One of their most famous visitors proved to be their undoing: Aaron Burr. In a duel on July 11, 1804, Vice President Aaron Burr killed Alexander Hamilton, former first Secretary of the Treasury and Burr’s political rival. Burr had hoped to revive his political fortunes with Hamilton’s death. Instead, he had to flee arrest warrants for murder.
Burr turned to a new scheme for power. But for that, he needed men of wealth and influence – men like Harman Blennerhassett. Although the particulars of Burr’s plan remain unclear even today, the general understanding is that Burr proposed to carve out an empire of his own from Mexico, the U.S.’s newly acquired Territory of Louisiana and the country’s Western region. The Blennerhassetts supplied funds and allowed Burr to use their island as his military headquarters.
Soon word of the conspiracy leaked out and charges issued against Burr for treason. Harman Blennerhassett had fled with Burr by the time Ohio militia raided and ransacked the island in December 1806. Eventually both men were arrested. The Supreme Court ruled that Burr’s plot did not meet the strict definition of treason. He was acquitted by the law, but not so by public opinion.
After Burr’s acquittal, Blennerhassett was freed. Neither he nor his wife ever regained their fortunes or their island in the Ohio River. Fire destroyed the mansion in 1811. The family moved to the Island of Guernsey in the English Channel, where Harman died in 1831. His wife continued to struggle financially, dying in a New York tenement in 1842.

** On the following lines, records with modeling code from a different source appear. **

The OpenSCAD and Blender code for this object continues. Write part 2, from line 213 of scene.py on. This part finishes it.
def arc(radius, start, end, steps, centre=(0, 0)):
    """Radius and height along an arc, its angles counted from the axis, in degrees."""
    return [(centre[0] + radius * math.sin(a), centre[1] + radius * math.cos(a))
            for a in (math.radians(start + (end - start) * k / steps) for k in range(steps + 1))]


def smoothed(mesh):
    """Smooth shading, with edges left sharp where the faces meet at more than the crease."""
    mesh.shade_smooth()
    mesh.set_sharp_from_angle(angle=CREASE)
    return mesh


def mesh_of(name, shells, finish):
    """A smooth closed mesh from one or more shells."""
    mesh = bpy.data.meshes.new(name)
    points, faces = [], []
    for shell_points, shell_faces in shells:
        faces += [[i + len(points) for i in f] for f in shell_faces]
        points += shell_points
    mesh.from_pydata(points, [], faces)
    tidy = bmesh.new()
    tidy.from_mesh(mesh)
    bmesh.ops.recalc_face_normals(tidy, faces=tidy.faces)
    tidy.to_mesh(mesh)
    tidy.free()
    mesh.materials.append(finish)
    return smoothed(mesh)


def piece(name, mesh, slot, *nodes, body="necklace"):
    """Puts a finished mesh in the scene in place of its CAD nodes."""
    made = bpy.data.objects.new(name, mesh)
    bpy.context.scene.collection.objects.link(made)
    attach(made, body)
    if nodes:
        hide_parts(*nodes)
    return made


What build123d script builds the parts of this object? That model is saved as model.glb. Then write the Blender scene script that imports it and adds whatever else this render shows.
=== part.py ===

Today the legacy of the tragic lovers lives on as West Virginia’s Blennerhassett Historical State Park. The site was listed on the National Register of Historic Places in 1972. In 1973, the mansion’s foundations were unearthed and the structure rebuilt. A sternwheel riverboat ferries thousands of visitors a year to the island to tour the mansion, enjoy a horse-drawn wagon ride or stroll the lush grounds.